Fig. 2. Mihrab du mausolée d’Idris II, Fès, Maroc, XVIe-XVIIIe siècles, cliché de l’auteur.

La partie qui nous intéresse se trouve à l’intérieur du mausolée, plus précisément dans le mihrab, la niche concave qui indique la direction de la Mecque (fig. 2). Comme dans tout espace de culte musulman, le mihrab est le point focal du lieu. À ce titre, il fait l’objet d’une attention décorative particulière, d’autant plus remarquable ici qu’elle se distingue par sa provenance internationale. Alors que l’intérieur du mausolée est recouvert de zellige – une technique de mosaïque locale, le mihrab est tapissé de carreaux de céramique importés. Ces carreaux proviennent de différentes parties de la Méditerranée (fig. 3). On y reconnaît notamment des carreaux bleu et blanc de Delft (Hollande) et des carreaux polychromes d’Iznik (Turquie). Il est probable que ces carreaux aient été ajoutés soit au début du XVIIe siècle lors de la redécoration du monument par le sultan saadien Zaydan (r. 1603-27)[x], soit au début du XVIIIe siècle lorsque le sultan alaouite Isma‘il (r. 1672-1727) fit agrandir le mausolée[xi].
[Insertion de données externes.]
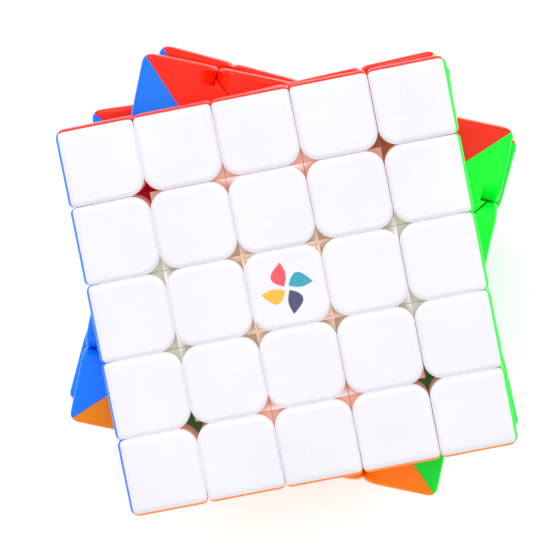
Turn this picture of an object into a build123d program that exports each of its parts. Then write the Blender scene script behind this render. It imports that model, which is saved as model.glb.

Le décor du mihrab forme une sorte de grille, où les carreaux suivent un arrangement à la fois vertical et horizontal. L’ensemble peut d’abord se lire comme une succession de neuf registres verticaux. Encadré par du zellige vert, chaque registre se présente comme une arche en ogive où se superposent des groupes de deux ou quatre carreaux. Autour du panneau central, huit panneaux verticaux ont été répartis symétriquement. Un dixième panneau a été divisé en deux demi-panneaux, chacun disposé à une extrémité du mihrab. Le décor mime ainsi une arcade circulaire composée de dix arches.

Fig. 3. Intérieur du mihrab du mausolée d’Idris II, Fès, Maroc, cliché de l’auteur.

Fig. 3. Intérieur du mihrab du mausolée d’Idris II, Fès, Maroc, cliché de l’auteur.

D’un autre côté, le mihrab peut aussi se lire comme une alternance de bandes horizontales, montrant des carreaux tantôt polychromes tantôt bleu et blanc. Cette alternance est interrompue à certains endroits, comme dans la partie inférieure de la zone centrale, où des carreaux de manufacture plus récente et sans doute post-industrielle ont pu être ajoutés ultérieurement, peut-être pour remplacer des carreaux endommagés.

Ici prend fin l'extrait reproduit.